Dear Miss Lonelyhearts: I just ran into a girl I had a terrible crush on in middle school. I was so shy I could barely talk to her back then.
Fast forward to this month, and we were at an old-fashioned all-you-can-drink business lunch and afternoon party put on by her employer. It was her task to get a big order out of me. She certainly did.
Here’s how it went down: we were imbibing and started dickering back and forth about the order all afternoon. Then the event came to an end.
Imagine my shock and amazement when she phoned me at about 10 p.m. and asked me to join her for “a late dinner.”
Well, I’m a gentleman, but let me say I got up fast and it was a date worth showering for.

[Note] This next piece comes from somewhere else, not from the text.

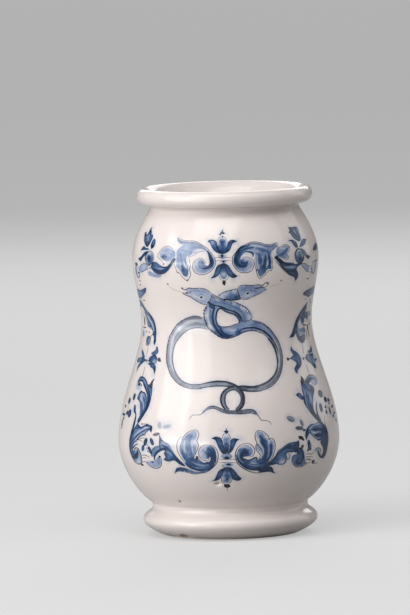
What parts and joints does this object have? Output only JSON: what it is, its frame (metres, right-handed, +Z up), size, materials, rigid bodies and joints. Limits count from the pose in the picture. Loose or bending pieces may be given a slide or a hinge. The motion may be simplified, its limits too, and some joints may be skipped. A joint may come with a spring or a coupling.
{
  "type": "medicine jar",
  "caption": "Waisted tin-glazed earthenware pharmacy jar with a rolled rim, full belly and spreading foot, open at the top, painted in cobalt blue.",
  "frame": {"origin": "centre of the standing ring, on the plane that the jar stands on", "axes": "+Z up the turning axis to the mouth, -Y to the painted front, +X to the right of the front"},
  "size_m": [0.1466, 0.1466, 0.23],
  "materials": {
    "bare_clay": "matt, fired buff-pink earthenware",
    "tin_glaze": "glossy warm white tin glaze painted in cobalt blue"
  },
  "bodies": {
    "root": {"earthenware_body": "bare_clay", "tin_glaze_coat": "tin_glaze"}
  },
  "joints": []
}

The next step was for me to ask her out — but I haven’t. I’m craving more of her, but she hasn’t called me in a week for a new order or for anything at all. Time is just crawling by. Should I have been calling her? Am I going to lose this beautiful woman by being too shy again?
— Shy Guy, St. Norbert
Dear Shy Guy: Yes, call her. It’s your move. She initiated things, but it’s natural to wait to see if you are going to return the volley. She may be waiting, and the longer she waits the worse it will feel. She may have made the first bold move, but is not willing to make the second and third — especially if they’re not reciprocated in good time.
There’s nothing wrong with showing some initiative with a woman who obviously finds you attractive. There’s nothing wimpy about calling her back in good time, despite what pop culture has dictated for decades.